Fortunately, integrating Dovecot SASL into Postfix was surprisingly easy. There are various articles on the internet that describe the setup, and postfix’ documentation can be used to decide which specific configuration values fit your use case. I ended up with authentication on the submission service on port 587, by configuring /etc/postfix/master.cf:

submission inet n       -       -       -       -       smtpd
  -o syslog_name=postfix/submission
  -o smtpd_tls_security_level=encrypt
   # enable SASL auth
  -o smtpd_sasl_auth_enable=yes
   # support some broken SASL clients
  -o broken_sasl_auth_clients=yes
   # use Dovecot SASL
  -o smtpd_sasl_type=dovecot
  -o smtpd_sasl_path=private/auth
   # No plaintext over unencrypted connections
  -o smtpd_sasl_security_options=noanonymous,noplaintext
   # No anonymous authentication
  -o smtpd_sasl_tls_security_options=noanonymous
   # Add a header with the login name to sent messages
  -o smtpd_sasl_authenticated_header=yes
  -o smtpd_reject_unlisted_recipient=no
   # Only allow authenticated users to send mail
  -o smtpd_client_restrictions=permit_sasl_authenticated,reject
  -o smtpd_sender_restrictions=reject_non_fqdn_sender
  -o smtpd_recipient_restrictions=reject_non_fqdn_recipient,reject_unknown_recipient_domain,permit_sasl_authenticated,reject
  -o smtpd_relay_restrictions=permit_sasl_authenticated,reject
  -o milter_macro_daemon_name=ORIGINATING

Unfortunately, this configuration would allow authenticated users to send with an abitrary envelope sender address, i.e. once authenticated as cal@macports.org, I can send mails on behalf of raimue@macports.org. Not ideal.

Postfix has smtpd_sender_restrictions = reject_sender_login_mismatch ([1]) to prevent this, but this feature requires smtpd_sender_login_maps ([2]) to be set to a lookup table that resolves SASL login names to a list of email addresses from which the given user is authorized to send.
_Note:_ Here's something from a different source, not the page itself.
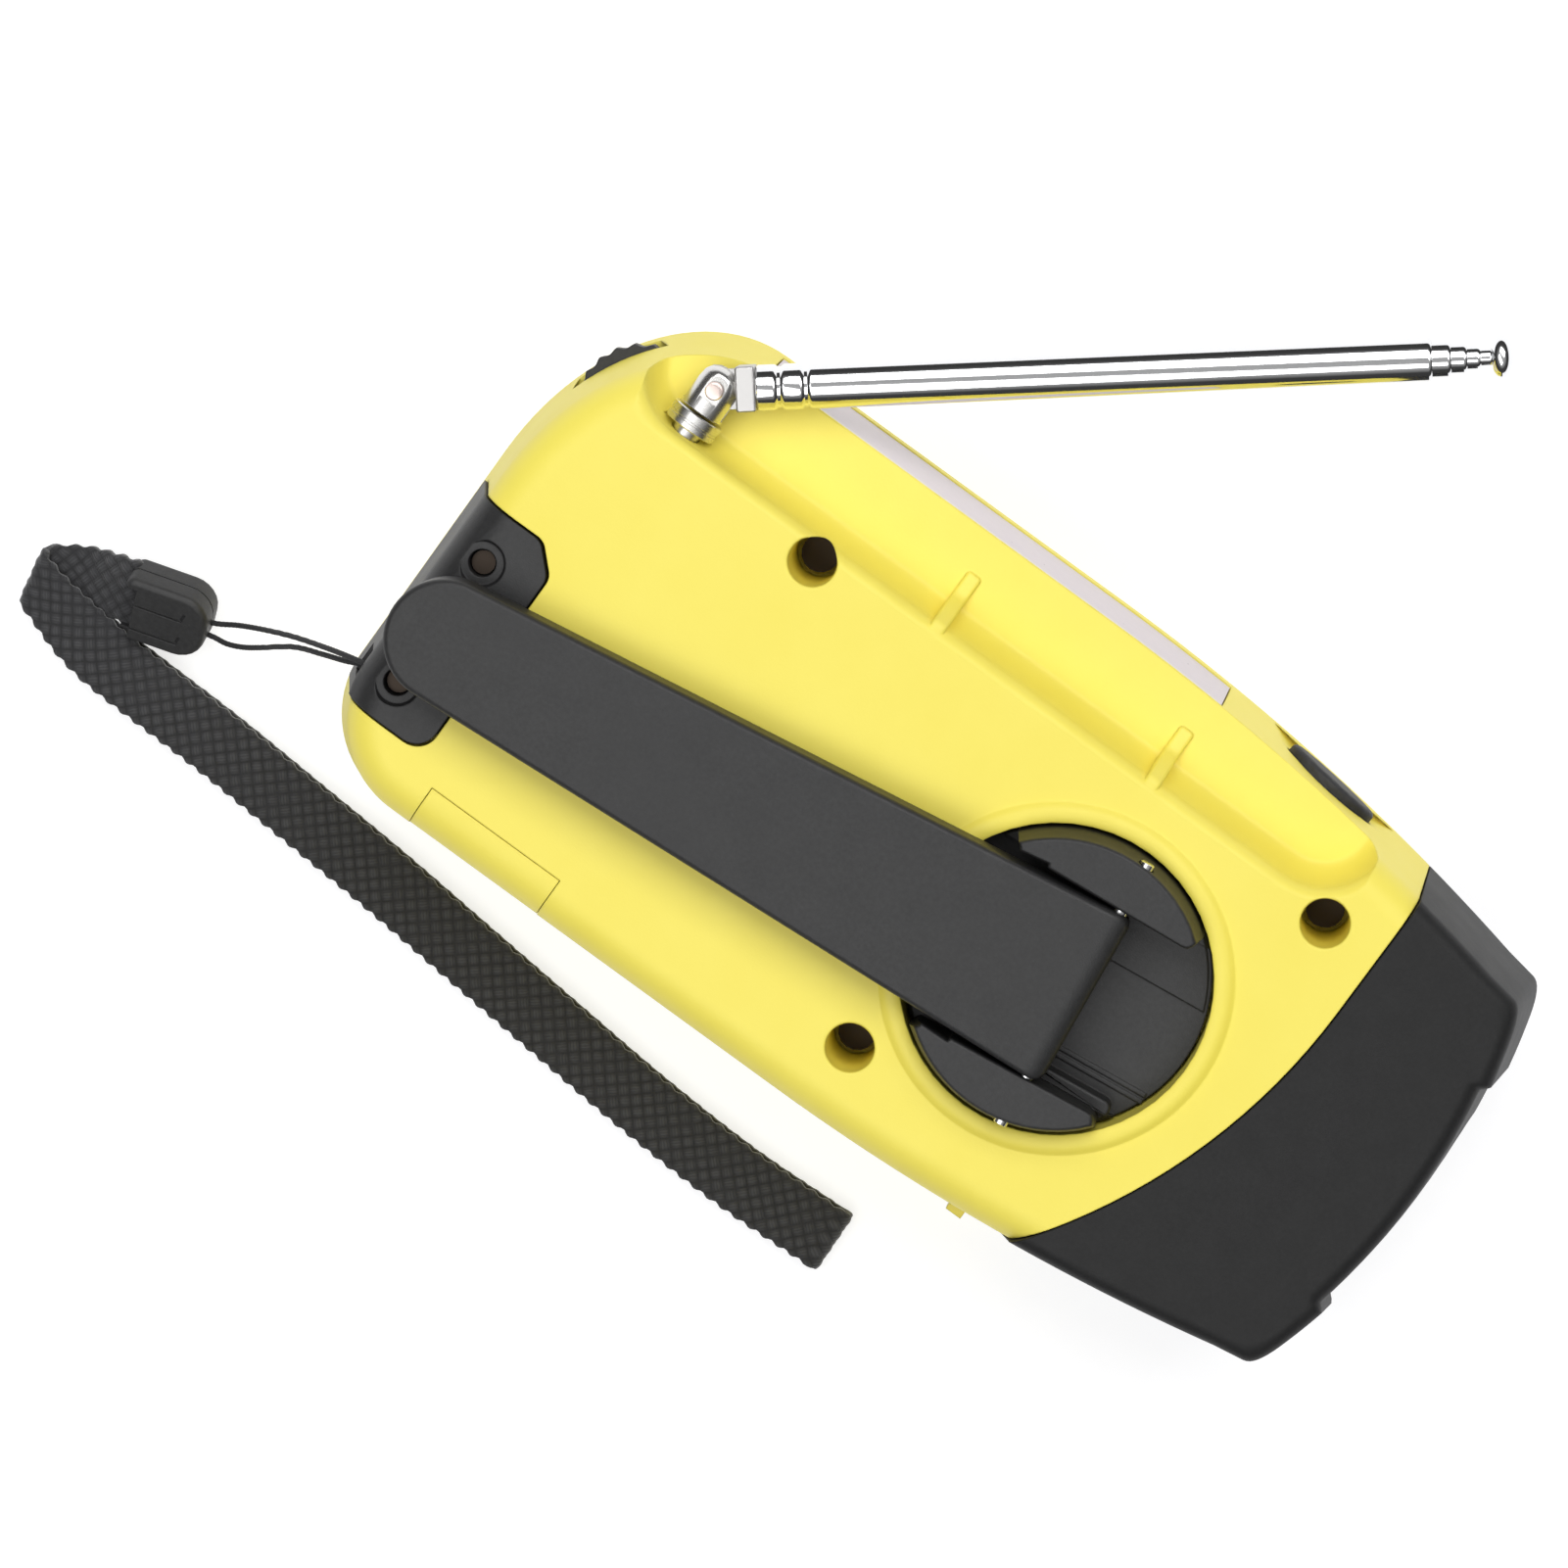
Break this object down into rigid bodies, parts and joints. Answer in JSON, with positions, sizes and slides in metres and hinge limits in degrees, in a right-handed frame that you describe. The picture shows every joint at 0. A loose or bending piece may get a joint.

And that specific information, is of course, available in the database. So in addition to dovecot SASL talking to the database for the password lookup, Postfix must query the same table to get the list of permitted sender addresses.

smtpd_sender_login_maps = proxy:pgsql:/etc/postfix/smtpd_sender_login_maps.cf

sets up Postfix to query this information from the database. Note the added proxy, which is required because smtpd runs in chroot and could otherwise not talk to the database server. In /etc/postfix/smtpd_sender_login_maps.cf, I again configured the appropriate database connection and query:

hosts = postgresql:///smtpselfservice
dbname = smtpselfservice
query = SELECT (username || '@' || domain) FROM users WHERE username = '%u' and domain = '%d'

Of course this query is rather pointless, since it will only ever return its arguments. I couldn’t find a template-based method that would have allowed my to return the SASL login name (which is an email address in my case), and arguably, this method is more flexible in case of future changes to the database schema.

Conclusion

Out of the three steps outlined above, I have only covered the last one, configuring Postfix to use a PostgreSQL database containing hashed passwords with modern hashing algorithms for user authentication. Dovecot SASL provided comprehensive documentation that made this fairly simple, while Cyrus SASL was unfortunately lacking significantly in documentation.

One might think writing the web application to set the password and getting this to work with clients would be easier, to which I can only say: Never underestimate mail clients! But that’s a story for a different post.